Il y a lieu de noter que la Constitution en son article 4 « garantit aux candidats indépendants la participation à tous les types d’élection dans les conditions définies par la loi ». Ce n’est qu’à partir de 2017, que la notion « Entité regroupant des personnes indépendantes » a été introduite dans le code électoral pour signifier candidat indépendant. Or, si ce terme peut être approprié pour les élections de listes, il ne saurait traduire parfaitement le cas du candidat indépendant. De plus, la Loi n° 2023-13 du 02 août 2023 portant révision de la Constitution dispose en son article 29 que : « Les candidatures sont présentées par un parti politique ou une coalition de partis politiques légalement constitué ou par une personne indépendante ». En reconnaissant la capacité de candidater à la fois à l’entité indépendante et à la personne (candidat indépendant), les juges ont corrigé une lacune du code électoral.
4. Le point le plus crucial dans la décision des Sages est contenu à l’article 7, alinéa 1er qui dispose : « les dossiers incomplets pour absence de l’une des pièces exigées à l’article L.121 du code électoral et les dossiers n’ayant pas obtenu le minimum de parrains requis ne sont pas pris en compte dans les opérations de contrôle des parrainages ».

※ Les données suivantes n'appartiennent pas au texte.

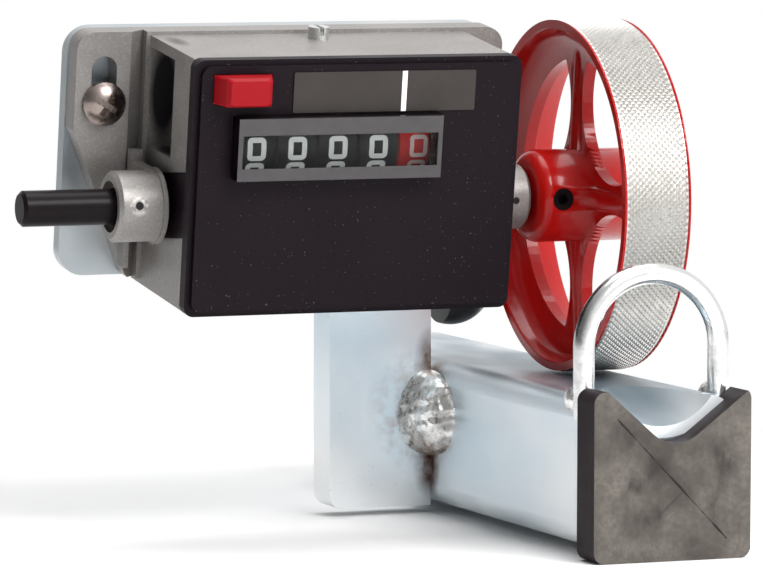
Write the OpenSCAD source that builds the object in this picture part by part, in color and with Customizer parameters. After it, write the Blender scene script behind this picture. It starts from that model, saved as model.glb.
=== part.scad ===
// Cable length counter: a five-figure counter with a measuring wheel on its shaft.
// The counter swings on a welded stand, so that the wheel runs on a cable that is
// drawn through the wire bow and over the top of the cross tube.
// Frame: +X along the wheel axle towards the wheel, +Y away from the reader, +Z up.
// Origin: underside of the cross tube, on its centre line, straight below the axle.

/* [Measuring wheel] */
// Diameter over the knurled tread, for 300 mm of cable a turn
wheel_d = 95.5; // [90:0.5:100]
// Width of the tread
wheel_w = 19; // [16:0.5:22]
// Distance of the wheel's middle plane from the tube's middle plane
wheel_x = 8.1; // [6:0.1:10]
// Thickness of the knurled ring
tread_t = 1.2; // [0.8:0.1:1.4]
// Height of the rim's side face, from the tread inwards
rim_face = 3.4; // [3:0.2:5]
// Inner diameter of the ring that the spokes run into
ring_d = 74; // [70:1:76]
// Diameter of the hub
hub_d = 25; // [24:0.5:28]
// Reach of the hub from the wheel's middle plane towards the counter
hub_left = 18.3; // [16:0.1:18.5]
// Rounding of the hub's end
hub_r = 3.5; // [2:0.5:5]
// Thickness of the spokes' web
spoke_t = 3.2; // [2.5:0.1:5]
// Width of a spoke at its narrowest
spoke_w = 7.8; // [6:0.2:10]
// Radius at which a spoke is narrowest
spoke_waist_r = 25; // [24:0.5:27]
// Number of spokes
spokes = 4; // [4]
// Diameter of the hub's grub screw
grub_d = 6; // [4:1:6]
// Turn of the grub screw above the horizontal, in degrees
grub_angle = 7; // [0:1:20]

/* [Drive shaft] */
// Diameter of the shaft's free end
shaft_d = 9.5; // [9:0.1:10]
// Diameter of the shaft in its bearings and in the hub
journal_d = 10; // [10:0.1:11]
// Free length of the shaft beyond the left boss
shaft_free = 24.7; // [15:0.5:35]
// Wall of the bearing bushes
bush_t = 1.8; // [1.5:0.1:2.2]
// Diameter of the left bearing boss
boss_d = 18.8; // [17.5:0.1:20]
// Diameter of the right bearing boss
boss_right_d = 17.4; // [16.5:0.1:18.5]

/* [Counter housing] */
// Width of the die-cast body
body_w = 89; // [89:0.5:92]
// Height of the body
body_h = 67; // [67:0.5:70]
// Wall of the body
body_wall = 3; // [2.5:0.1:3.5]
// Distance of the shaft from the body's underside
axle_up = 24.6; // [24:0.1:26]
// Distance of the shaft from the mounting plate
axle_back = 23; // [22.8:0.1:24]
// Distance of the shaft from the body's front edge
axle_front = 18.5; // [18.5:0.1:19.5]
// Gap along the axle between the body and the wheel's tread
wheel_side_gap = 22.6; // [21:0.1:24]
// Thickness of the mounting flange
flange_t = 7; // [5:0.5:8]
// Rise of the flange above the body's top face
flange_rise = 1; // [0.5:0.1:2]
// Length of the left foot
foot_left = 20.4; // [20:0.1:23]
// Length of the right foot
foot_right = 11.8; // [11.7:0.1:12.5]
// Corner radius of the feet
foot_r = 5; // [3:0.5:6]
// Reach of the left bearing boss from the body's side
boss_left = 15.2; // [14:0.1:17]
// Reach of the right bearing boss from the body's side
boss_right = 12.7; // [12:0.1:13]
// Gap between a boss and the body's side
boss_gap = 2.2; // [1.5:0.1:3]
// Thickness of the webs that carry the bosses
web_t = 3.2; // [2.4:0.1:4]
// Width of the shaft slots in the body's sides
side_slot_w = 17.3; // [16:0.1:18]
// Slope of the shaft slots, in degrees
side_slot_tilt = 11.75; // [8:0.25:14]
// Depth of the pocket in the body's left side
pocket_depth = 7; // [5:0.5:8]

/* [Feet and their screws] */
// Diameter of the foot screws
screw_d = 6; // [5:0.5:6]
// Width of the slots in the feet
slot_w = 7; // [6.5:0.1:7.5]
// Length of the slots over their ends
slot_l = 17.5; // [15:0.5:19]
// Height of the slots' middle above the shaft
slot_z = 28.2; // [27:0.2:30]
// Height of the foot screws above the shaft
screw_z = 24.4; // [23.5:0.1:27]
// Distance of the left slot from the body's side
slot_left = 12.6; // [12.4:0.1:14]
// Distance of the right slot from the body's side
slot_right = 6; // [5.95:0.05:6.2]

/* [Front cover] */
// Overhang of the cover beyond the body's sides
cover_side = 1.25; // [1:0.05:2]
// Overhang of the cover above and below the body
cover_top = 0.5; // [0.3:0.05:1]
// Depth of the cover in front of the body
cover_t = 5.3; // [5:0.1:6]
// Wall of the cover
cover_wall = 2; // [1.6:0.1:2.2]
// Corner radius of the cover
cover_r = 2.7; // [2:0.1:4]
// Width of the step round the cover's face
cover_step = 1.5; // [1:0.1:2]

/* [Window and label] */
// Projection of the window in front of the cover
window_out = 4.4; // [3.5:0.1:6]
// Wall of the window
window_wall = 1.3; // [1:0.1:1.6]
// Distance of the window's middle from the body's left side, as a share of the body's width
window_x = 0.426; // [0.42:0.001:0.44]
// Width of the label strip, as a share of the body's width
label_w = 0.573; // [0.5:0.001:0.6]
// Distance of the label's middle from the body's left side, as a share of the body's width
label_x = 0.573; // [0.55:0.001:0.58]
// Thickness of the label strip
label_t = 0.4; // [0.2:0.1:0.8]

/* [Number wheels] */
// Gap between two wheels
drum_gap = 0.8; // [0.7:0.1:1]
// Number of wheels
drum_count = 5; // [5]
// Room between the body's left side and the wheels
drums_left = 12.2; // [12:0.1:12.8]
// Room between the wheels and the body's right side
drums_right = 20; // [19.8:0.1:20.5]
// Distance of the wheels' axle in front of the shaft
drums_front = 8.3; // [8:0.1:8.4]
// Diameter of the wheels' axle
drum_axle_d = 4; // [3:0.5:4]

/* [Gear train] */
// Module of the gears
gear_m = 0.4; // [0.4]
// Teeth on the shaft gear
teeth_shaft = 36; // [36]
// Teeth on the large idler gear
teeth_idler_in = 48; // [48]
// Teeth on the small idler gear
teeth_idler_out = 24; // [24]
// Teeth on the gear of the first number wheel
teeth_drum = 60; // [60]
// Width of the gears
gear_w = 2.4; // [2:0.1:2.6]

/* [Reset button] */
// Width of the button's face
button_w = 11.9; // [11:0.1:12.5]
// Projection of the button in front of the cover
button_out = 6; // [5:0.1:7]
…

En l’absence d’une telle mesure et face à la multitude de candidats à la candidature, il serait très probable, à l’issue du tirage au sort de l’ordre de contrôle, que des candidatures ne remplissant pas les conditions minimales, portent préjudice à d’autres plus sérieuses si le système de vérification devait tenir compte de l’ensemble des listes de parrainages antérieurement traitées comme ce fut le cas lors de la dernière présidentielle. Le risque d’enregistrer de nombreux doublons externes serait énorme avec même une cinquantaine de candidatures sur plus de deux annoncées !
Il convient, dès lors, d’admettre que le Conseil a pris ici une décision d’une grande portée sur les modalités de contrôle des parrainages qui réduirait considérable la présence de doublons internes.
5. Le Conseil a également tenu à rappeler le caractère optionnel du parrainage. Dès lors, « nul n’est admis à déposer des parrainages par les citoyens et par les élus, ou à substituer, dans le cadre de la régularisation, un mode de parrainage à un autre ». De plus, l’article L.57 nouveau dispose que « dans une élection, un électeur ne peut parrainer qu’un (01) candidat ou une liste de candidats et qu’une seule fois » et il résulte des modalités de vérification pour chacune des trois options du parrainage que les juges ont précisé que nul ne peut parrainer à la fois en tant que électeurs, député et chef d’exécutif territorial (maire ou président de conseil départemental) voir les articles 9, 10 et 11 la décision n°1/E/2023.
L’article 14 traite des procédures de régularisation déjà clarifiées par le code électoral et les articles 15 et 16 abordent le système de contrôle automatisé, notamment les caractéristiques du logiciel développé par le service informatique du Conseil constitutionnel. A ce propos, il y a lieu d’espérer que le logiciel de contrôle et de vérification sera présenté aux candidats ou à leurs représentants.